If you had problems installing the Windows version of SOFA 0.6.8, try 0.7.0 (http://www.sofastatistics.com/misc/sofa-0.7.0_python-2.5.zip).  It resolves the main issues with that installation package.  Version 0.7.0 also resolves some other issues within SOFA and represents the first of the 0.7 series – the goal of which is to enable importing of spreadsheets and other, non-SQL database type data.

The Windows comtypes package relied upon by SOFA 0.6.8 proved to be faulty.  The 0.7.0 version of SOFA Statistics, which has just been released, uses an older version of comtypes (0.5.2) which is known to work.  A version of comtypes 0.6.0 for python 2.5 is apparently forthcoming.

There is still a delay when using SOFA’s table making functionality for the first time while comtypes generates some data it needs.  NB this is a one-off delay which doesn’t affect anything else.  Ideally, SOFA will handle this process better in a forthcoming release.

Windows package will be Python 2.5 only for now

Saturday, May 16th, 2009

Unfortunately SciPy does not have a Python 2.6 installer yet.  The MySQLdb package does but it is not from the central sourceforge location (http://www.technicalbard.com/files/MySQL-python-1.2.2.win32-py2.6.exe). Also see http://bytes.com/groups/python/854793-will-mysqldb-python-shim-supported-python-2-6-3-x.  For the time being, therefore, the Windows package for SOFA will be a Python 2.5 version only.
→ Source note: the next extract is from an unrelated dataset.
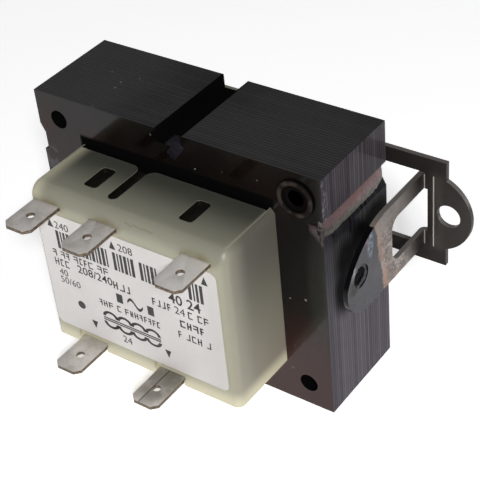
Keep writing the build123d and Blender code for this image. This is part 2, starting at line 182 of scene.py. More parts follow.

BTW nearly ready to release the packages once project hosting is finalised.

The licence is AGPL 3.

SOFA for Windows Package under testing

Friday, May 15th, 2009

A windows installer for sofa statistics has been created and is currently undergoing testing on clean machines.  NSIS was used to create the installer, which necessitated learning a new script language.  The language used by NSIS is a cross between PHP and assembly and was quite a shock after the elegance of python.